There is no biblical basis for suggesting that God gives saving faith to a select group and withholds it from others.

"For by grace are ye saved through faith; and that not of yourselves: it is the gift of God: Not of works, lest any man should boast" (Eph. 2.8-9).

What is the gift of God? "By grace are ye saved" whosoever believeth. Is it saying the gift is faith here? No. It is referring to salvation as the gift of God.

Experts tell us the construction of the Greek in Eph. 2.8-10 make it impossible for faith to be the gift, such as Greek authorities, including Alford, F.F. Bruce, A.T. Robertson, W.E. Vine, Scofield, Vance, W. Robertson Nicoll, Kenneth S. Wuest, Marvin R. Vincent, and others.
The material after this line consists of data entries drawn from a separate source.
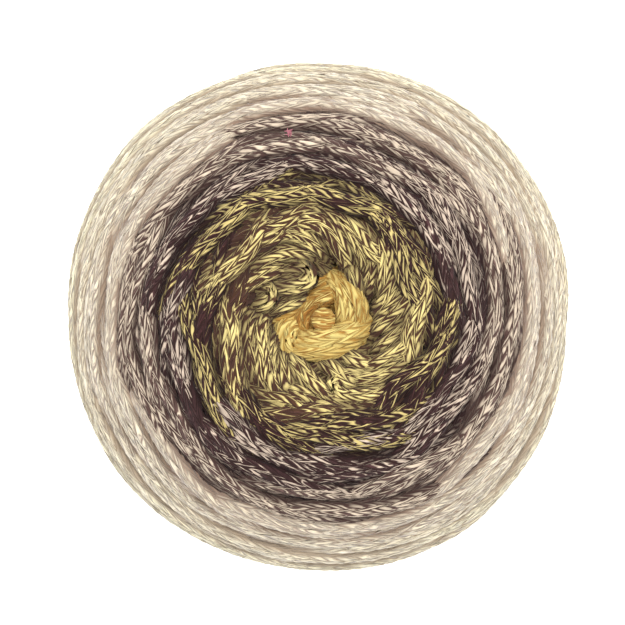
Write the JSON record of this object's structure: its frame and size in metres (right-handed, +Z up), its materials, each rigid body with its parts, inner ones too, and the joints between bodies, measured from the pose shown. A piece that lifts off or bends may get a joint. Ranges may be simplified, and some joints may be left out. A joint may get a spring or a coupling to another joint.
{
  "type": "ball of macrame cord",
  "caption": "Rounded ball of soft chain-knit cotton cord wound in crossing turns, gold heart to cream outside, with its inner end at the top.",
  "frame": {"origin": "on the surface the ball rests on, under the middle of its outline", "axes": "+Z up out of the heart of the ball, +X and +Y to the right and top of the picture taken from straight above"},
  "size_m": [0.1299, 0.1301, 0.084],
  "materials": {
    "cotton_cord": "matte chain-knit cotton, cream outside, charcoal and yellow towards the heart",
    "golden_cord": "matte chain-knit cotton, golden yellow"
  },
  "bodies": {
    "root": {"ball": "cotton_cord", "loose_end": "golden_cord"}
  },
  "joints": []
}
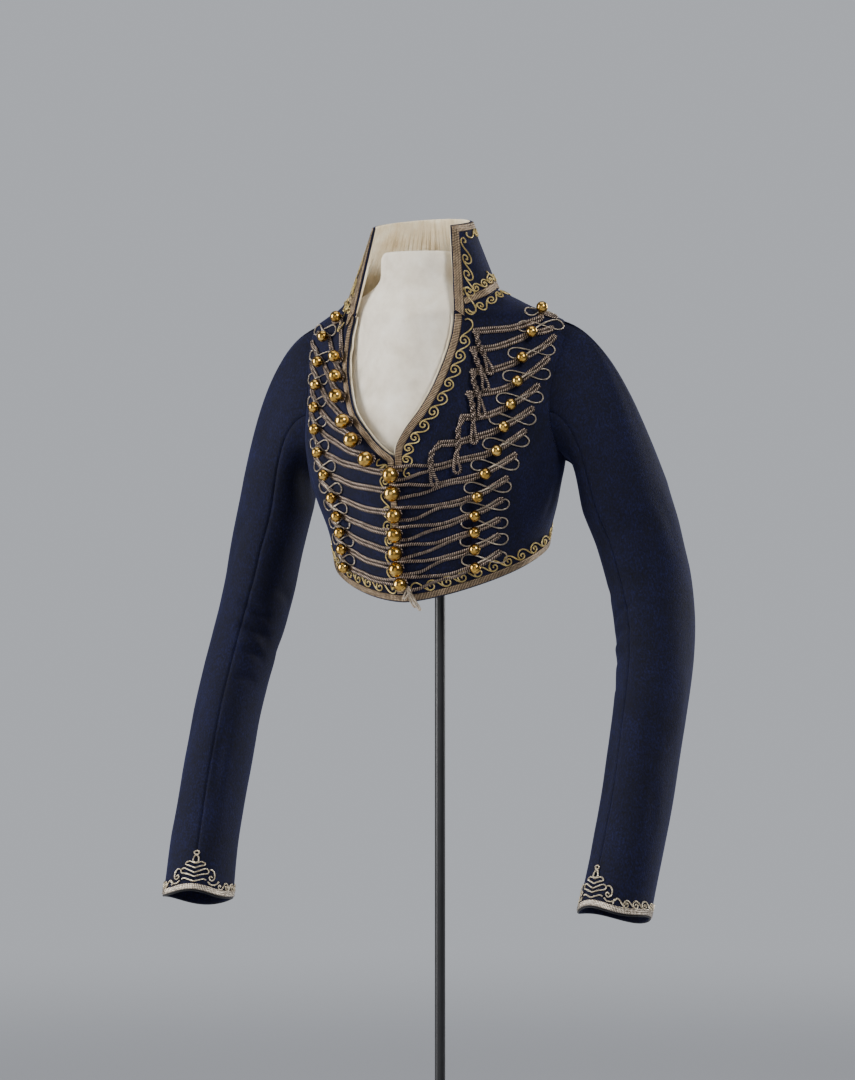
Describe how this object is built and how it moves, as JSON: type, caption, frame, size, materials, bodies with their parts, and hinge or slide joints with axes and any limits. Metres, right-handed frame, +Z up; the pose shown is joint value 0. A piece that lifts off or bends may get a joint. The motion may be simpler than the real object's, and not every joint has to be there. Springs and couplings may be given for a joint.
{
  "type": "napoleon jacket on a dress form stand",
  "caption": "Short navy hussar jacket with standing collar, open neckline, gilt ball buttons and braid frogging, on a limbless dress form with pole and round base.",
  "frame": {"origin": "centre of the base's underside", "axes": "+Z up along the pole, the jacket's front faces -Y, the wearer's left side is +X"},
  "size_m": [0.6096, 0.38, 1.4194],
  "materials": {
    "broadcloth": "matt, close napped wool",
    "lining": "matt cotton",
    "braid": "tarnished silver-gilt thread",
    "gilt": "polished, worn",
    "form": "matt jersey",
    "stand": "satin black"
  },
  "bodies": {
    "root": {"back": "broadcloth", "base": "stand", "centre_ball_01": "gilt", "centre_ball_02": "gilt", "centre_ball_03": "gilt", "centre_ball_04": "gilt", "centre_ball_05": "gilt", "centre_ball_06": "gilt", "centre_ball_07": "gilt", "centre_ball_08": "gilt", "centre_ball_09": "gilt", "centre_ball_10": "gilt", "centre_ball_11": "gilt", "centre_ball_12": "gilt", "centre_ball_13": "gilt", "collar": "broadcloth", "collar_braid": "braid", "collar_lining": "lining", "collar_seam_braid": "braid", "cuff_braid_left": "braid", "cuff_braid_right": "braid", "dress_form": "form", "edge_braid_left": "braid", "edge_braid_right": "braid", "frog_left_01": "braid", "frog_left_02": "braid", "frog_left_03": "braid", "frog_left_04": "braid", "frog_left_05": "braid", "frog_left_06": "braid", "frog_left_07": "braid", "frog_left_08": "braid", "frog_left_09": "braid", "frog_left_10": "braid", "frog_left_11": "braid", "frog_left_12": "braid", "frog_left_13": "braid", "frog_right_01": "braid", "frog_right_02": "braid", "frog_right_03": "braid", "frog_right_04": "braid", "frog_right_05": "braid", "frog_right_06": "braid", "frog_right_07": "braid", "frog_right_08": "braid", "frog_right_09": "braid", "frog_right_10": "braid", "frog_right_11": "braid", "frog_right_12": "braid", "frog_right_13": "braid", "front_left": "broadcloth", "front_lining_left": "lining", "front_lining_right": "lining", "front_right": "broadcloth", "hem_braid": "braid", "pole": "stand", "sleeve_top_left": "broadcloth", "sleeve_top_right": "broadcloth", "sleeve_under_left": "broadcloth", "sleeve_under_right": "broadcloth"}
  },
  "joints": []
}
Among the reasons the experts cite is the fact that the word faith is a feminine noun, while the demonstrative pronoun that ("and that not of yourselves, it is the gift") is neuter and thus cannot refer to faith. Nor will the grammar, as W.G. MacDonald says, "permit 'faith' to be the antecedent of 'it.'" Of course, "it is" is not in the Greek but was added for clarity by the KJV translators and thus is italicized. Nor does it require a knowledge of Greek, but simply paying attention to the entire context of Eph. 2.8-10, to realize that salvation, not faith, is "the gift of God"-as all of Scripture testifies. The subject of the preceding seven verses is salvation, not faith: "by grace are ye saved...it [obviously salvation] is the gift of God."
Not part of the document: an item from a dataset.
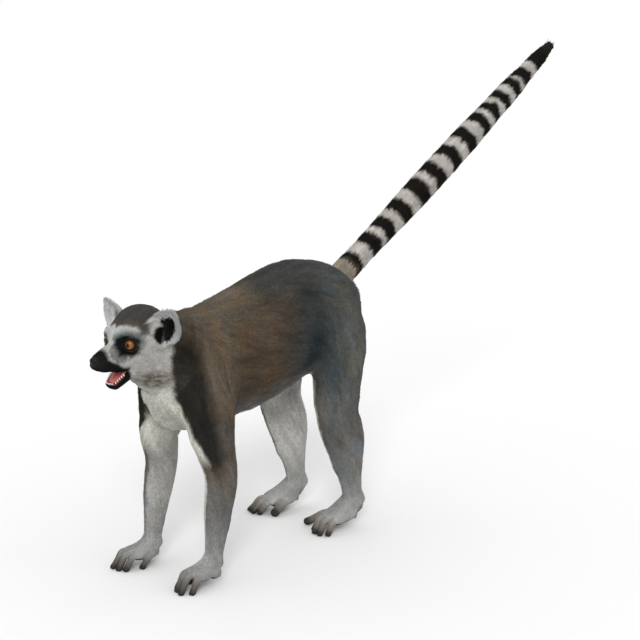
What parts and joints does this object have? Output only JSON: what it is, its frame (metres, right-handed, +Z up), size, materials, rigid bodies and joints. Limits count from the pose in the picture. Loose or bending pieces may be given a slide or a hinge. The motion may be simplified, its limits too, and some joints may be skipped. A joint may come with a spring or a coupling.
{
  "type": "ring-tailed lemur model",
  "caption": "Life-size ring-tailed lemur standing on all fours, mouth open, long ringed tail raised straight behind it.",
  "frame": {"origin": "on the floor, under the middle of the whole animal's bounding box", "axes": "+Z up, the nose points to -Y and the tail to +Y, the animal's left side is +X"},
  "size_m": [0.158, 0.9112, 0.5752],
  "materials": {
    "coat": "short dense fur, grey-brown above, pale grey to white below, black and white rings on the tail",
    "nose": "moist black skin with fine pebbling",
    "tongue": "wet pink tongue and gums",
    "tooth": "ivory enamel",
    "claw": "dark horn",
    "eye": "wet, orange-amber iris round a small black pupil"
  },
  "bodies": {
    "root": {"trunk": "coat", "neck": "coat", "head": "coat", "jaw": "coat", "tongue": "tongue", "nose": "nose", "ear_left": "coat", "ear_right": "coat", "eye_left": "eye", "eye_right": "eye", "tail_root": "coat", "tail_middle": "coat", "tail_tip": "coat", "upper_arm_left": "coat", "forearm_left": "coat", "hand_left": "coat", "thigh_left": "coat", "shank_left": "coat", "foot_left": "coat", "upper_arm_right": "coat", "forearm_right": "coat", "hand_right": "coat", "thigh_right": "coat", "shank_right": "coat", "foot_right": "coat"}
  },
  "joints": []
}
Calvin even admitted, "They commonly misinterpret this text, and restrict the word 'gift' to faith alone. But Paul...does not mean that faith is the gift of God, but that salvation is given to us by God...." Thus White and other zealous Calvinists who today insist that faith is the gift are contradicting not only the Greek construction but John Calvin himself. Calvinists can rarely agree amongst themselves. Satan is the author of confusion.

This is not to say our free-will ability to have faith is not a gift from God which has been given to every human being.